- Based on: Maid Maleen
- Written by: Su Turhan
- Directed by: Matthias Steurer
- Starring: Cleo von Adelsheim Götz Otto Mariella Ahrens Lucas Reiber
- Music by: Siggi Mueller Jörg Magnus Pfeil
- Countries of origin: Germany, Austria, Italy
- Original language: German

Production
- Cinematography: Michael Boxrucker
- Editor: Thomas Knöpfel

Original release
- Release: 26 December 2015

= Prinzessin Maleen =

2015 German-Italian TV movie

Prinzessin Maleen is a German-language television movie based on the German fairy-tale Maid Maleen by the Brothers Grimm. The film aired in 2015 as part of the series Sechs auf einen Streich.

== Plot ==
Princess Maleen and her childhood friend, Landgrave Konrad, have fallen in love. They ask for her father, Prince Theodor's permission to marry.

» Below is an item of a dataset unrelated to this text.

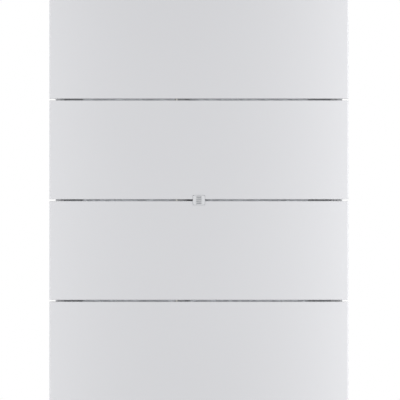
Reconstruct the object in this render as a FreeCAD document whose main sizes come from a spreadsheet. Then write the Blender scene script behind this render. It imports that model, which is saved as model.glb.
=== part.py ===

Her father refuses, and insists that she marry one of his sinister courtiers, Baron Raimund. Princess Maleen refuses and, as punishment, is locked up in a tower for seven years. She frees herself after seven years to find that her father has died and his principality is in ruin. She travels to the county ruled by Konrad. Konrad, who believed Princess Maleen had died, is betrothed to marry Walpurga of Schwarztal. Walpurga, who only wants to marry Konrad to ensure that her inheritance does not go to her brother, plans to poison Konrad after the wedding. Maleen, searching for a new life, unknowingly begins working as a maid in Konrad's household. Walpurga, captivated by her social grace and beauty, bribes her into standing in for her at the wedding, but wearing a veil so that Konrad does not know it is not Walpurga. The plot fails and Walpurga is sent away. Konrad and Maleen are reunited.

== Cast ==
- Cleo von Adelsheim as Princess Maleen
- Peter Foyse as Landgrave Konrad
- Günther Maria Halmer as Prince Theodor
- Götz Otto as Baron Raimund
- Mariella Ahrens as Walpurga von Schwarztal
- Thorsten Nindel as Lothar
- Lucas Reiber as Peter
- Paula Paul as Maid Uta
- Peter Mitterrutzner as the old monk

== Production ==
Princess Maleen was directed by Matthias Steurer and produced by Marcus Roth and Sven Burgemeister. The film was shot in South Tyrol at Schloss Lebenberg, Ansitz Moos-Schulthaus, Schloss Englar, and Castelfeder Hill. It aired on German television on 26 December 2015.